En el juego, en los negocios, en las
relaciones humanas hay cabida para las trampas. En la búsqueda de Dios, sin
embargo, no se pueden hacer trampas. Él no se fija en nuestros actos, sino en
nuestras intenciones. No mira los resultados, sino la motivación profunda; no
pesa nuestras palabras, sino nuestro corazón.

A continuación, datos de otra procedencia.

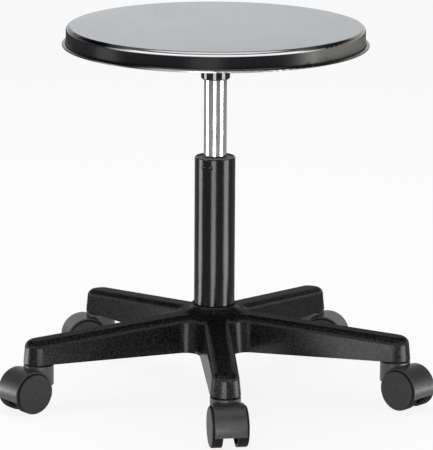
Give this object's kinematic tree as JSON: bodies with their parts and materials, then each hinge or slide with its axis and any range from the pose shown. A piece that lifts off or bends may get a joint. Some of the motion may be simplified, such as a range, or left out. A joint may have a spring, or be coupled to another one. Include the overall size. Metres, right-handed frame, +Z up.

En aquel pueblo existía la leyenda de que quien fallecía con el Nombre de Dios en la boca, alcanzaba al nombrarlo
la divinidad después de su muerte. Esto hizo que cierto rico comerciante pusiera
a sus cinco hijos cinco de los nombres de Dios. Estaba seguro de que así,
cuando muriera, tendría cerca suyo a
alguno de sus vástagos y, por lo tanto, le recordaría al menos uno de los nombres del Señor. Era una pequeña trampa piadosa que su
ingenio, aguzado por una vida completamente dedicada a los negocios, le había
sugerido. Pero el día en que se halló en el lecho de muerte, a punto de expirar, rodeado de sus
hijos, sus últimas palabras fueron: -Si estáis los cinco aquí, ¡cómo habéis
dejado el negocio sin que nadie lo
atienda!
No alcanzó la
divinidad.
Dios quiere que nos desnudemos
como niños pequeños, porque será nuestra inocencia quien nos acercará a Él y no
nuestros conocimientos, nuestras trampas o nuestros trucos. No son las buenas obras hechas
por motivos egoístas, formalistas, o nuestra asistencia a actos religiosos por motivos
sociales o las palabras de nuestra plegaria, sino nuestro amor por Él, nuestra
intención profunda y nuestra devoción lo que nos unirá a Él.